Mix your leaf peeping with some culture at this unique museum, just west of Boston in the town of Lincoln. This 30 acre (12 hectare) park is home to an exhibition of large outdoor works from some of the most prominent sculptors in the world. Take your time to explore every inch of this place—the fallen leaves could very well have covered some of the sculptures, though, so take your time—and enjoy the one-of-a-kind atmosphere. After, venture through the next door town of Concord with a ghost tour that explores the area’s Revolutionary history.
Get up early to beat the autumnal crowds.
Under two hours from Boston, this mountain in southern New Hampshire is one of the easiest ways to get into the deep forests of New England without traveling too far from the city. It’s a moderate hike to the peak, which provides 360 degree views—on a clear day, you may be able to see Boston itself. However, try to get an early start, because the beauty here is an open secret: Monadnock is known as the second-most-climbed mountain in the world, after Mt. Fuji in Japan.
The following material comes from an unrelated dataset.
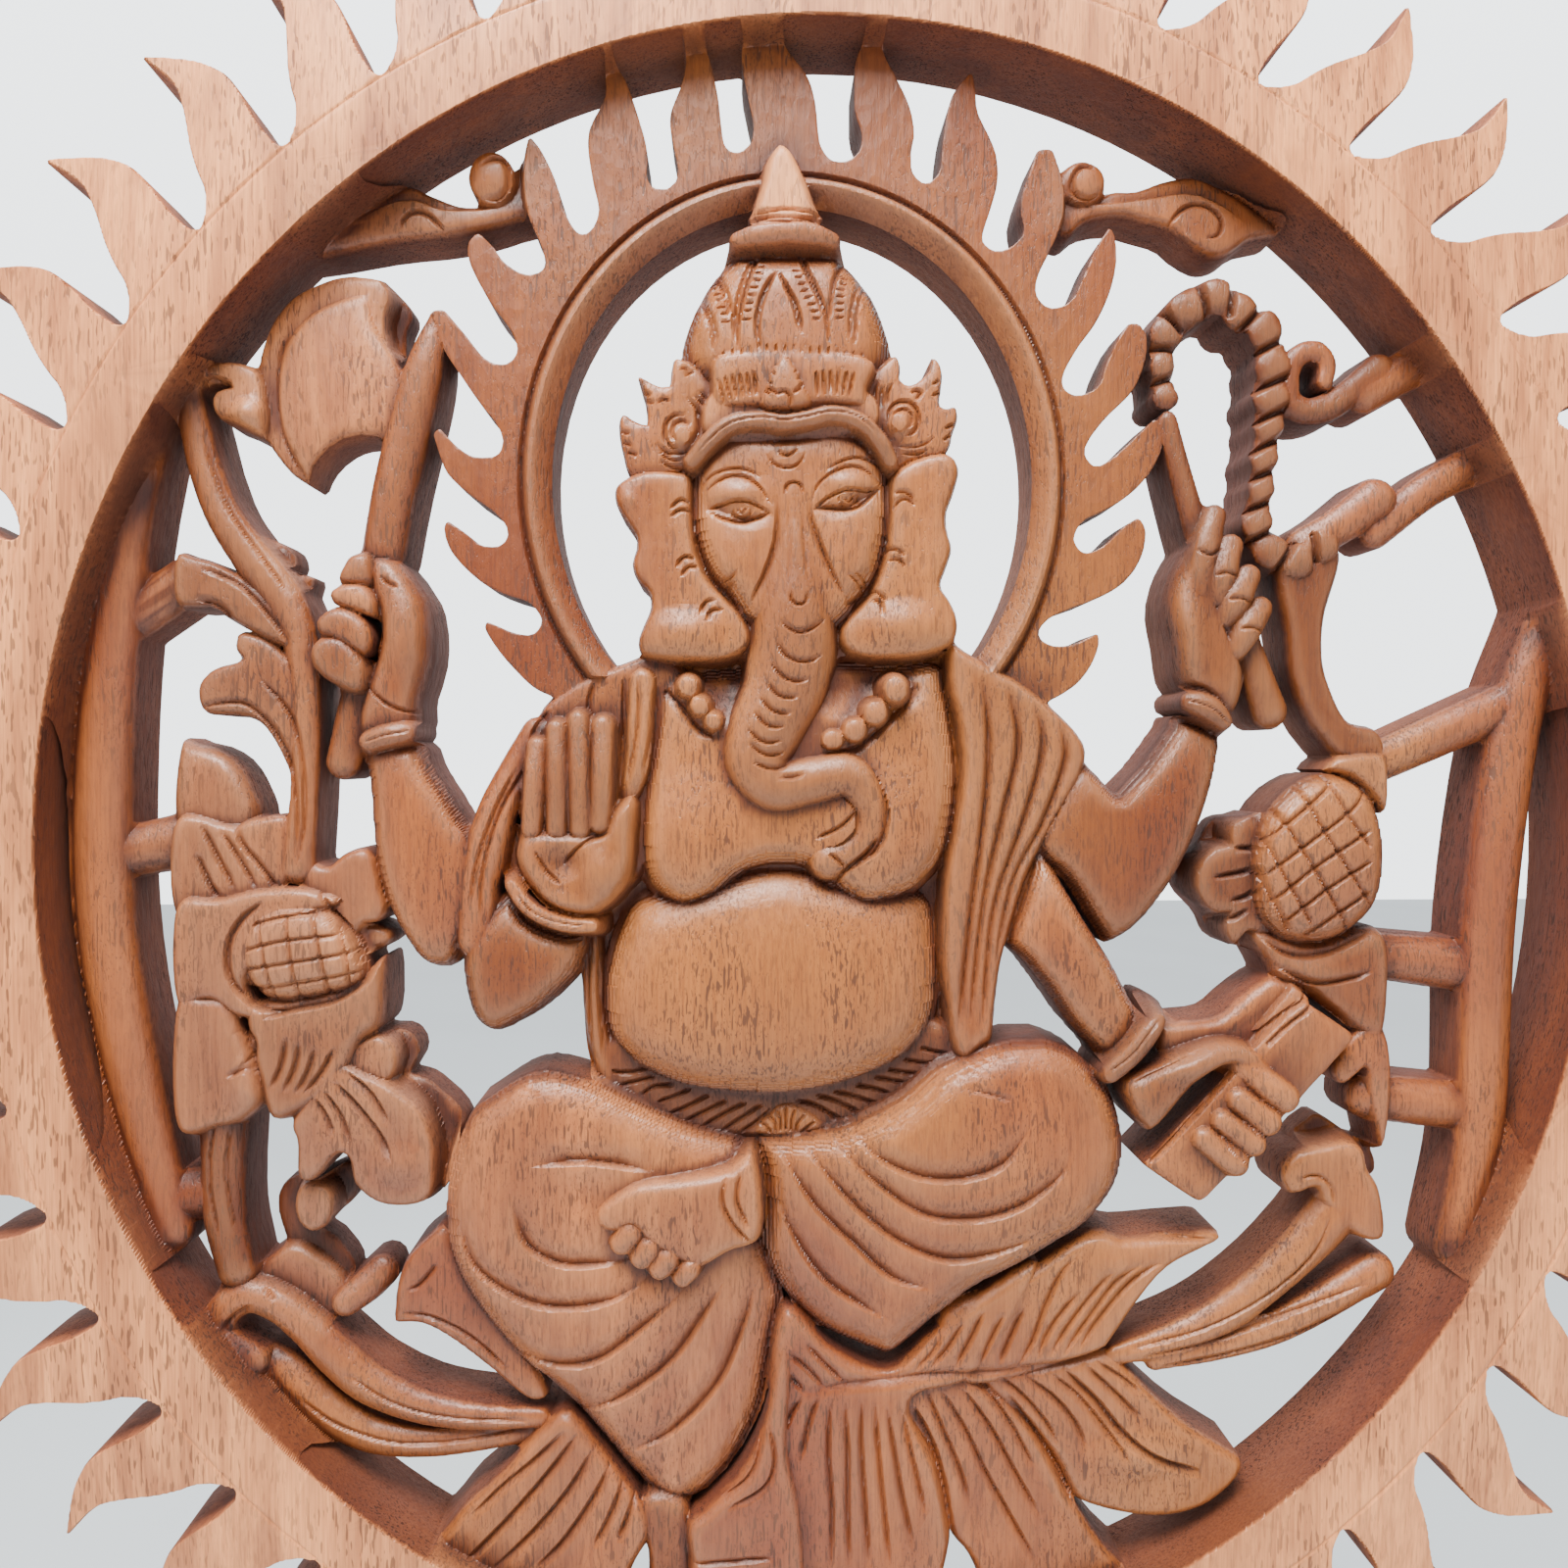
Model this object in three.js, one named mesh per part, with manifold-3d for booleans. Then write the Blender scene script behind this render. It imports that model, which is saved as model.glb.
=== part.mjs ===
// A pierced wall panel carved from one plank: a seated four-armed elephant-headed figure on a lotus
// inside an upright oval ring of flames, with an axe, a rope of beads, a narrow book and leaves.
// Millimetres, +Z up, the carved face toward -Y. The origin is on the back of the ring, top centre,
// where the panel is held to the wall.
import * as THREE from 'three';
import { mergeVertices } from 'three/addons/utils/BufferGeometryUtils.js';
import Module from 'manifold-3d';

// The plank and the ring
const PLANK = 30;
const OPENING_HALF_WIDTH = 216.4;
const OPENING_HALF_HEIGHT = 228.9;
const BAND_WIDTH = 17.5;
const FLAME_COUNT = 48;
const FLAME_TIP_HEIGHT = 26;
const FLAME_PITCH = 31.57;
const TOP_NOTCH_SHIFT = 1;
const LEFT_NOTCH_SHIFT = 6.8;
const RIGHT_NOTCH_SHIFT = -1.8;
const RING_STEPS = 56;
const ARC_SAMPLES = 2880;
const HOLD_Z = OPENING_HALF_HEIGHT + BAND_WIDTH / 2;

// One flame of the ring from its notch: [outward, along the ring to the left]
const FLAME_OUTLINE = [
  [0, 0], [27, 0.5], [37, 5], [46, 12], [33, 11], [15, 20], [2.7, 27],
];

// The halo behind the head
const HALO_HEIGHT = 19;
const HALO_CENTRE = [-10.2, 104.1];
const HALO_HALF = [68.4, 77.8];
const HALO_STEPS = 32;
const HALO_MOULDING_WIDTH = 11;
const MOULDING_LAP = 1;
// Moulding round its opening: [outward from the opening, height]
const HALO_PROFILE = [
  [0, -2], [0, 15], [3.6, 21.3], [6.8, 21.3], [9, 17.5], [10.6, 18.6], [10.6, -2],
];

// The viewpoint that the carved outlines below are drawn from. They are [u, v] points of the view,
// in picture units, u right and v down; a third value of 1 marks a sharp corner.
const VIEW_CENTRE = [800, 800];
const VIEW_FOOT = [756, 775];
const VIEW_FOCAL = 1250;
const VIEW_UNIT = 0.27;
const RING_CENTRE = [25.3, 25.6];

// How far solids run behind the back before it is planed flat, and the box that planes it
const OVERRUN = 2;
const PLANE_WIDTH = 2000;
const PLANE_DEPTH = 100;

// Outlines: steps between two points, the longest pull of a curve as a share of the gap that it
// crosses, and how far a point may lie from the line without it
const OUTLINE_STEPS = 2;
const LONGEST_PULL = 1.4;
const LEAST_LENGTH = 1e-6;
const FORM_TOLERANCE = 2;
const LIMB_TOLERANCE = 2.1;
const FEWEST_POINTS = 5;

// Raised forms: the narrowest rim that slopes, and where a rounded rim bends, as shares of it
const LEAST_RIM = 2.5;
const ROUND_FORMS = ['belly', 'head', 'crownDome'];
const ROUND_INSET = 0.3;
const ROUND_DROP = 0.35;

// Limbs: a side falls this share of the width, or of the height where that is less. The front of
// a thin or a wide limb is flat over a share of the width.
const SIDE_OF_WIDTH = 0.38;
const SIDE_OF_HEIGHT = 0.6;
const THIN_LIMB = 6;
const THIN_FRONT = 0.8;
const WIDE_LIMB = 14;
const WIDE_FRONT = 0.48;

// Beads: corners round one, its flat front as a share of it, and the drop to its side
const DOME_STEPS = 6;
const DOME_FRONT = 0.5;
const DOME_DROP = 0.8;
const CORD_WIDTH = 6;
const CORD_DROP = 2.5;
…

While you’re in New Hampshire, consider tasting tea in Portsmouth or learning about colonial flintlock muskets in Charlestown.
Well worth the ferry ride.
Nantucket is farther from Boston, but provides an opportunity to witness fall foliage in a different way, as the trees change later here—between late October and early November. Plus, the season offers a great chance to see this famous small island without the summer crowds, watch the leaves fall on cobblestone streets, and imagine that you’re in your very own version of Moby Dick. It will likely be chilly, but it's worth it for the mix of great food, sightseeing, and incredible nature. And while you’re there, be sure to catch your own dinner on a private fishing tour.